Job
Quote every line of the material beneath this one.

Records provided
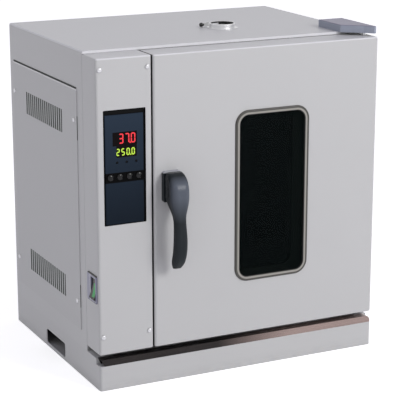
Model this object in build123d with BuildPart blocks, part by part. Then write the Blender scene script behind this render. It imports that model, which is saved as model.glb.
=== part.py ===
from build123d import *

import os
from math import cos, radians, sin

os.makedirs("parts", exist_ok=True)

# A bench-top dry heat sterilizer: a fan oven with a glazed door hinged on the right, a control
# column on the left, and a plinth below. Millimetres. The origin is the centre of the base on the
# bench, +X is the user's right, +Y is the back and +Z is up.

# ---------------------------------------------------------------- driving dimensions
WIDTH = 605.0
DEPTH = 466.0
HEIGHT = 644.0  # top of the door and of the control column
ROOF = 649.0

SKIN = 1.5  # painted outer sheet
LINER = 1.2  # stainless inner sheet
PLINTH_SHEET = 2.0
CLEAR = 0.3  # between bodies that move past each other
RUNNING = 0.08  # radial, of a pin in its bush

DOOR_THICK = 62.0
SEAL_GAP = 3.0
COLUMN_WIDTH = 112.0
COLUMN_GAP = 3.0
DOOR_BOTTOM = 72.5
DOOR_EDGE = 5.0  # radius round the front of the door and of the column

PLINTH_TOP = 61.5
SILL_LOW = 49.5
SILL_TOP = 63.0
SILL_DEPTH = 20.0

CHAMBER_WIDTH = 350.0
CHAMBER_HEIGHT = 420.0
CHAMBER_DEPTH = 340.0

PIVOT_INSET = 13.0  # hinge pin from the right side
PIVOT_DEPTH = 34.0  # hinge pin behind the door's front
PIN_RADIUS = 4.0

LEFT = -WIDTH / 2
RIGHT = WIDTH / 2
FRONT = -DEPTH / 2
BACK = DEPTH / 2
CABINET_FRONT = FRONT + DOOR_THICK + SEAL_GAP
DOOR_BACK = FRONT + DOOR_THICK
DOOR_TOP = HEIGHT - 0.5
DOOR_LEFT = LEFT + COLUMN_WIDTH + COLUMN_GAP
COLUMN_RIGHT = LEFT + COLUMN_WIDTH
CHAMBER_X = (DOOR_LEFT + RIGHT) / 2
CHAMBER_Z = (DOOR_BOTTOM + HEIGHT) / 2
CHAMBER_LEFT = CHAMBER_X - CHAMBER_WIDTH / 2
CHAMBER_RIGHT = CHAMBER_X + CHAMBER_WIDTH / 2
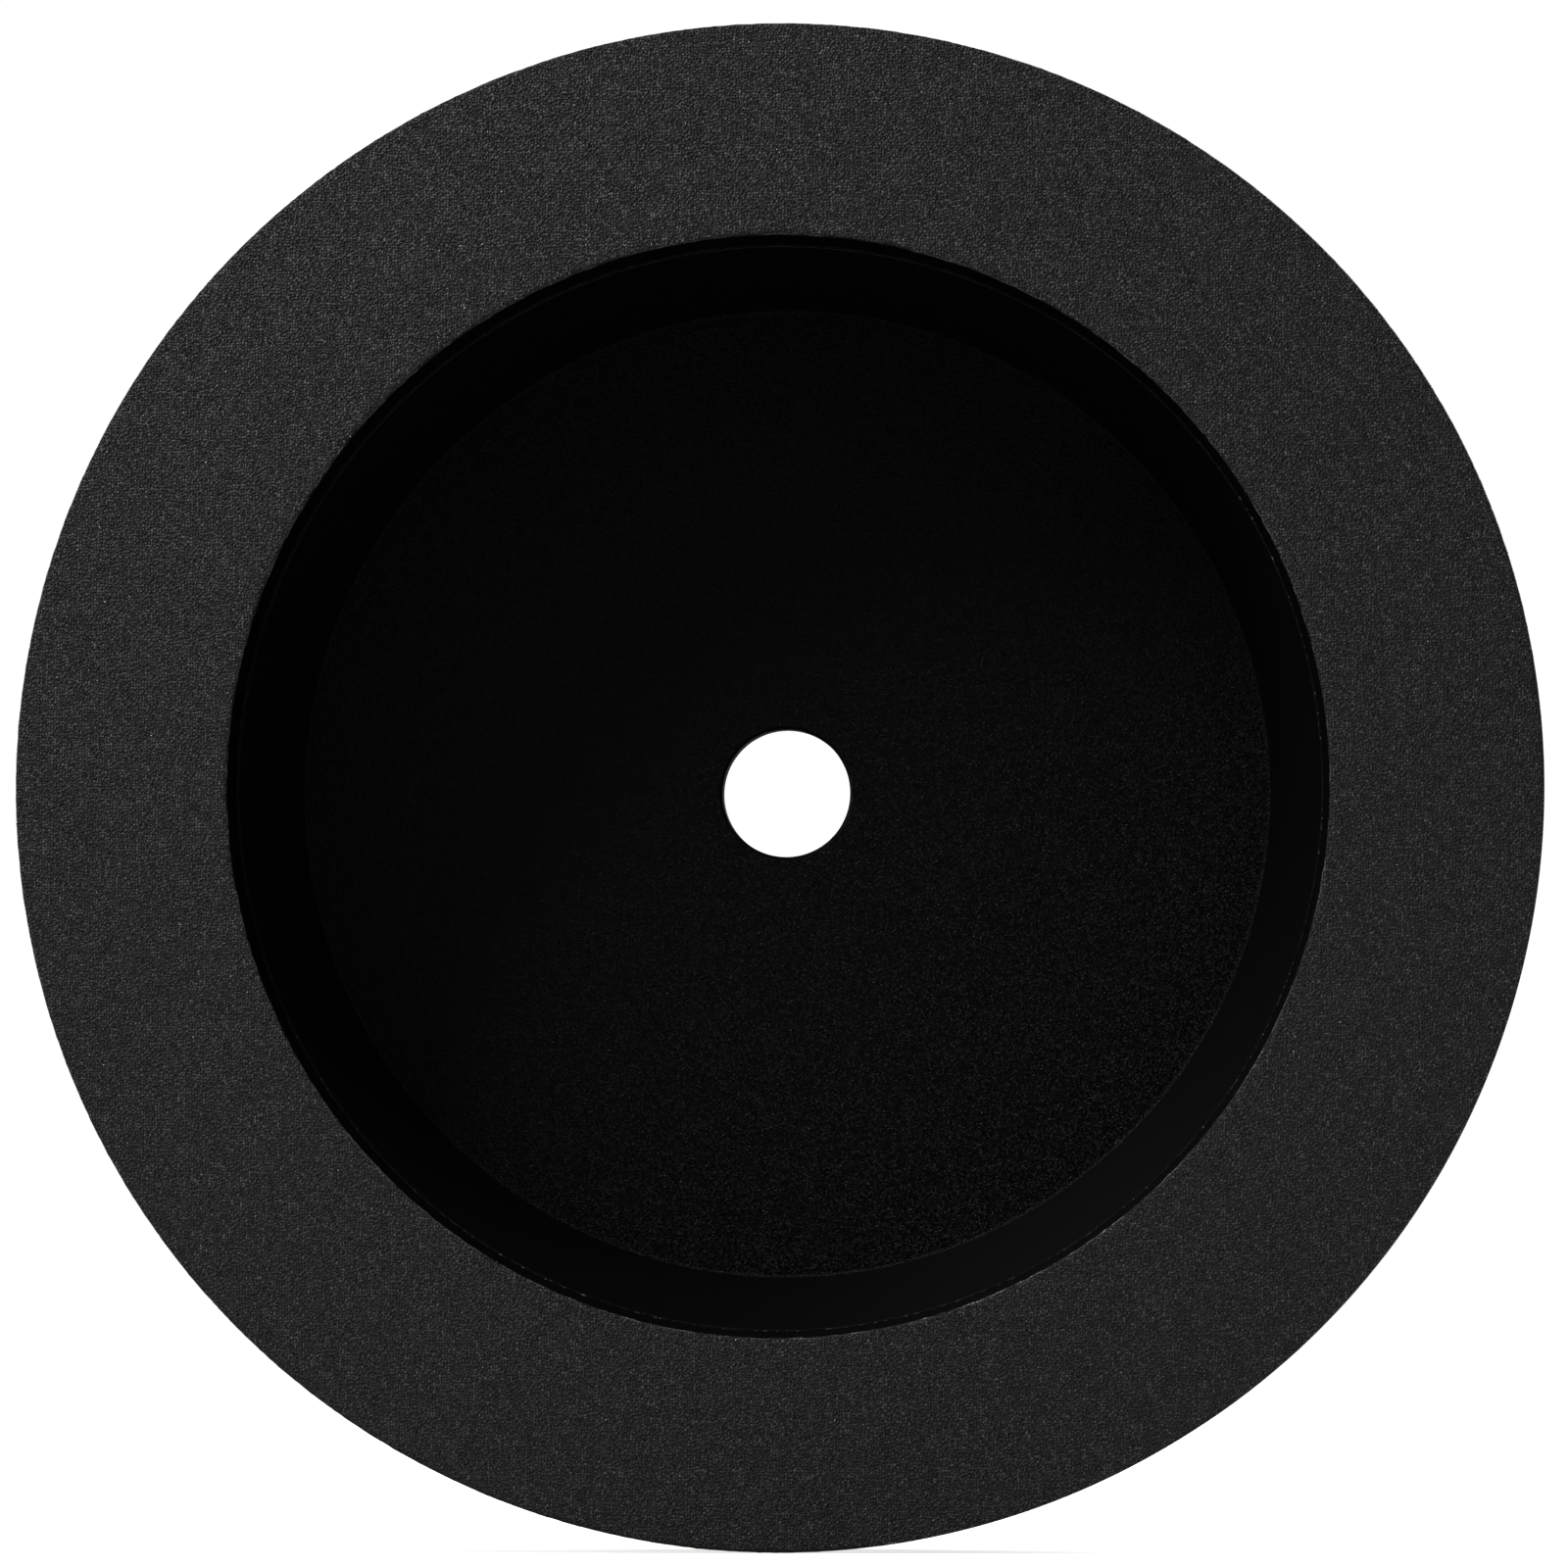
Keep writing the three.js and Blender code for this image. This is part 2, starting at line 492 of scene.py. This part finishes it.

Written response
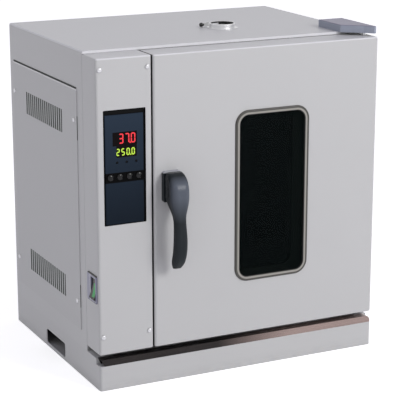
Model this object in build123d with BuildPart blocks, part by part. Then write the Blender scene script behind this render. It imports that model, which is saved as model.glb.
=== part.py ===
from build123d import *

import os
from math import cos, radians, sin

os.makedirs("parts", exist_ok=True)

# A bench-top dry heat sterilizer: a fan oven with a glazed door hinged on the right, a control
# column on the left, and a plinth below. Millimetres. The origin is the centre of the base on the
# bench, +X is the user's right, +Y is the back and +Z is up.

# ---------------------------------------------------------------- driving dimensions
WIDTH = 605.0
DEPTH = 466.0
HEIGHT = 644.0  # top of the door and of the control column
ROOF = 649.0

SKIN = 1.5  # painted outer sheet
LINER = 1.2  # stainless inner sheet
PLINTH_SHEET = 2.0
CLEAR = 0.3  # between bodies that move past each other
RUNNING = 0.08  # radial, of a pin in its bush

DOOR_THICK = 62.0
SEAL_GAP = 3.0
COLUMN_WIDTH = 112.0
COLUMN_GAP = 3.0
DOOR_BOTTOM = 72.5
DOOR_EDGE = 5.0  # radius round the front of the door and of the column

PLINTH_TOP = 61.5
SILL_LOW = 49.5
SILL_TOP = 63.0
SILL_DEPTH = 20.0

CHAMBER_WIDTH = 350.0
CHAMBER_HEIGHT = 420.0
CHAMBER_DEPTH = 340.0

PIVOT_INSET = 13.0  # hinge pin from the right side
PIVOT_DEPTH = 34.0  # hinge pin behind the door's front
PIN_RADIUS = 4.0

LEFT = -WIDTH / 2
RIGHT = WIDTH / 2
FRONT = -DEPTH / 2
BACK = DEPTH / 2
CABINET_FRONT = FRONT + DOOR_THICK + SEAL_GAP
DOOR_BACK = FRONT + DOOR_THICK
DOOR_TOP = HEIGHT - 0.5
DOOR_LEFT = LEFT + COLUMN_WIDTH + COLUMN_GAP
COLUMN_RIGHT = LEFT + COLUMN_WIDTH
CHAMBER_X = (DOOR_LEFT + RIGHT) / 2
CHAMBER_Z = (DOOR_BOTTOM + HEIGHT) / 2
CHAMBER_LEFT = CHAMBER_X - CHAMBER_WIDTH / 2
CHAMBER_RIGHT = CHAMBER_X + CHAMBER_WIDTH / 2
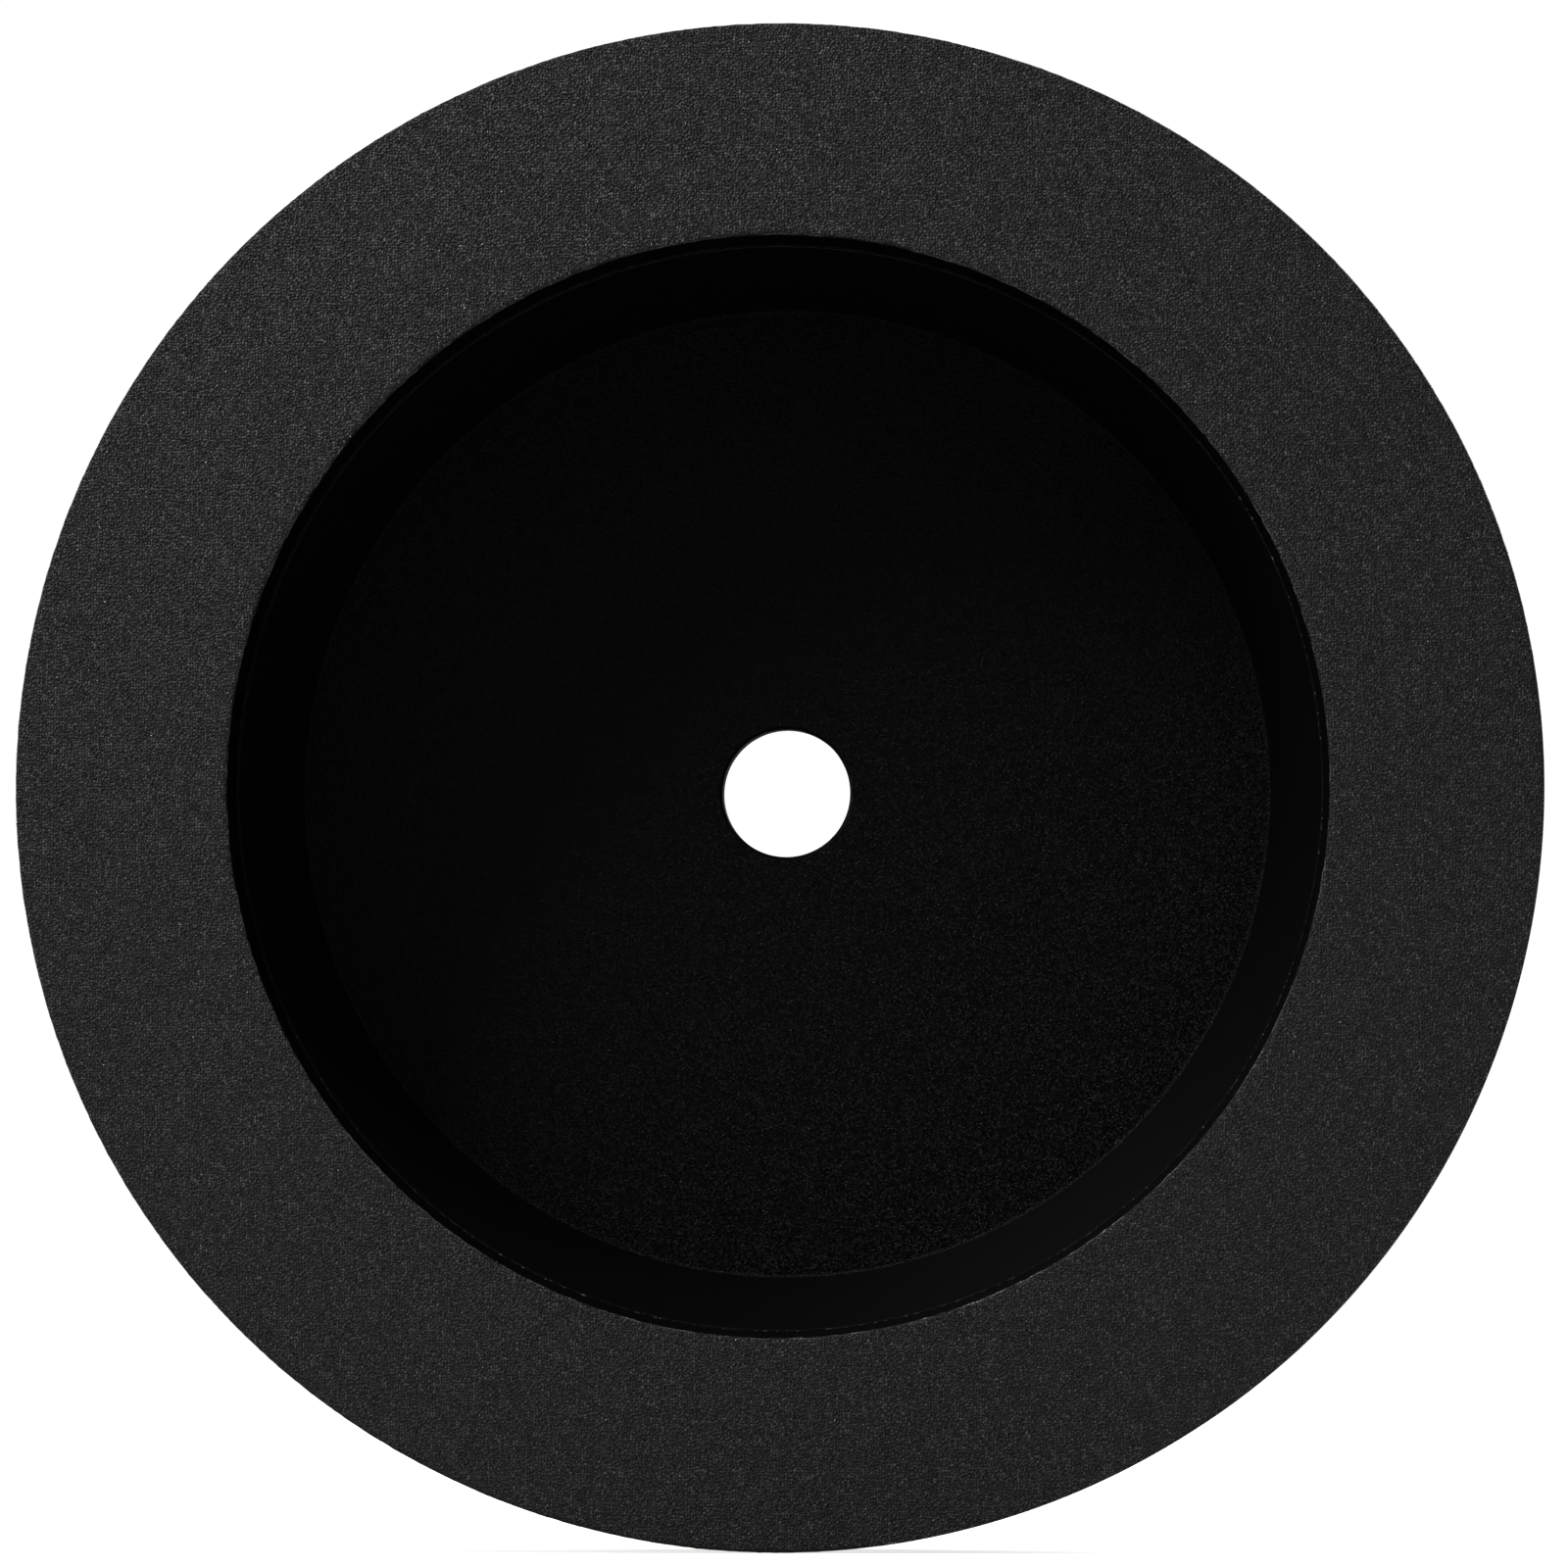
Keep writing the three.js and Blender code for this image. This is part 2, starting at line 492 of scene.py. This part finishes it.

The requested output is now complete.